Storage costs and fees
Although gold ETFs eliminate the need for physical storage of gold, they still have associated costs. Investors must consider expense ratios, management fees, and brokerage commissions when investing in gold ETFs. These costs can eat into potential returns, especially during periods of low price appreciation.
Limited control over the underlying asset
When you invest in gold ETFs, you don’t own the physical gold itself. Instead, you have a claim on the fund’s underlying assets. This means you don’t have direct control over the gold, and you depend on the fund’s management for the custody and security of the gold holdings.
Inflation risk
While gold is often seen as a hedge against inflation, it’s not foolproof. Inflation expectations and economic conditions can impact gold prices differently over time. If inflation is lower than expected or other investment assets perform better during inflationary periods, the value of gold ETFs may not provide the desired protection.

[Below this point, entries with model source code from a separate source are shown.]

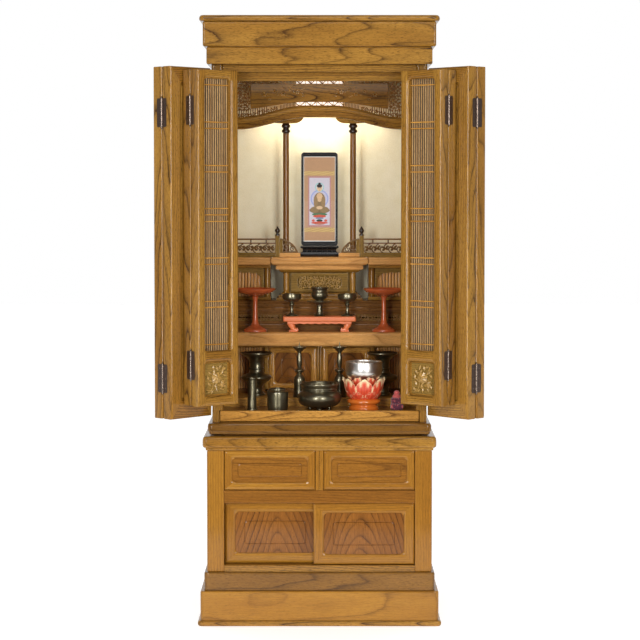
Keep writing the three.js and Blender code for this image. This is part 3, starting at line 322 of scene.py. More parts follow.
def side_tags(where, seg=SEG):
    """'a' for the faces along the first direction of a rounded rectangle, 'b' for the others, 'c' for its ends."""
    tags = []
    for j in where:
        if j < 0:
            tags.append("c")
            continue
        corner, i = divmod(j, seg + 1)
        side = corner if i == seg or i >= seg / 2 else (corner - 1) % 4
        tags.append("a" if side in (1, 3) else "b")
    return tags


def loft(levels, plane="xy", seg=SEG):
    """Rounded rectangles (a0, a1, b0, b1, front radius, back radius, c) joined in turn."""
    rings = []
    for *sides, c in levels:
        rings.append([(a, b, c) if plane == "xy" else (a, c, b) for a, b in rrect(*sides, seg)])
    verts, faces, where = bridge(rings)
    return verts, faces, side_tags(where, seg)


def rounded(a0, a1, b0, b1, c0, c1, r=2.0, corner=None, seg=2, plane="xy"):
    """A block with rounded edges."""
    corner = r if corner is None else corner
    edge = quarter(r, r, seg)
    steps = [(d, c0 + h) for d, h in edge] + [(d, c1 - h) for d, h in reversed(edge)]
    levels = [(a0 + d, a1 - d, b0 + d, b1 - d, *[max(corner - d, 0.1)] * 2, c) for d, c in steps]
    return loft(levels, plane, max(seg, 2))


def course(half, y0, y1, profile, corner=12.0, seg=6):
    """Moulded board: (inset, z) steps round its front and sides, with a flush back."""
    return loft([(-half + d, half - d, y0 + d, y1, max(corner - d, 0.6), 0.3, z) for d, z in profile], "xy", seg)


def curve_through(points, steps=4):
    """A smooth line through points. A point given twice stays a corner."""
    out = []
    n = len(points)
    for i in range(n - 1):
        p1, p2 = points[i], points[i + 1]
        if p1 == p2:
            continue
        p0 = points[i - 1] if i and points[i - 1] != p1 else p1
        p3 = points[i + 2] if i + 2 < n and points[i + 2] != p2 else p2
        for k in range(steps):
            t = k / steps
            out.append(tuple(
                0.5 * (2 * b + (c - a) * t + (2 * a - 5 * b + 4 * c - d) * t * t + (3 * b - a - 3 * c + d) * t ** 3)
                for a, b, c, d in zip(p0, p1, p2, p3)))
    out.append(points[-1])
    return out


def lathe(profile, x, y, z, seg=40, smooth=4):
    """A turned piece from (radius, height) points that start and end on the axis."""
    rings, verts, faces = [], [], []
    for r, h in curve_through(profile, smooth) if smooth > 1 else profile:
        if r < 0.02:
            rings.append([len(verts)])
            verts.append((x, y, z + h))
        else:
            rings.append(list(range(len(verts), len(verts) + seg)))
            verts += [(x + r * math.cos(a), y + r * math.sin(a), z + h) for a in around(seg)]
    for a, b in zip(rings, rings[1:]):
        for k in range(seg if len(a) + len(b) > 2 else 0):
            n = (k + 1) % seg
            if len(a) == 1:
                faces.append((a[0], b[k], b[n]))
            elif len(b) == 1:
                faces.append((a[k], b[0], a[n]))
            else:
                faces.append((a[k], b[k], b[n], a[n]))
    return verts, faces, None


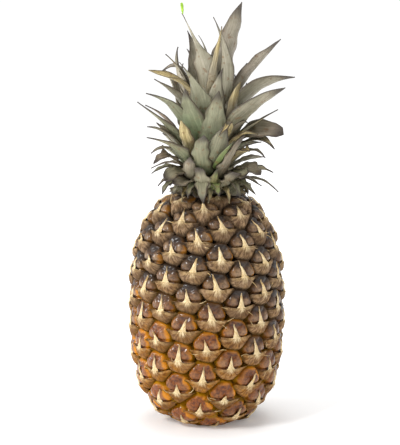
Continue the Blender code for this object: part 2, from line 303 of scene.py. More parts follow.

Potential liquidity issues
Although gold ETFs are generally considered liquid investments, there can be liquidity issues during market stress or extreme volatility. In such cases, buying or selling ETF shares at desired prices may be challenging.
As with any investment, it’s essential to carefully evaluate the potential risks and rewards, assess your investment goals and risk tolerance, and consider seeking professional advice to make informed decisions.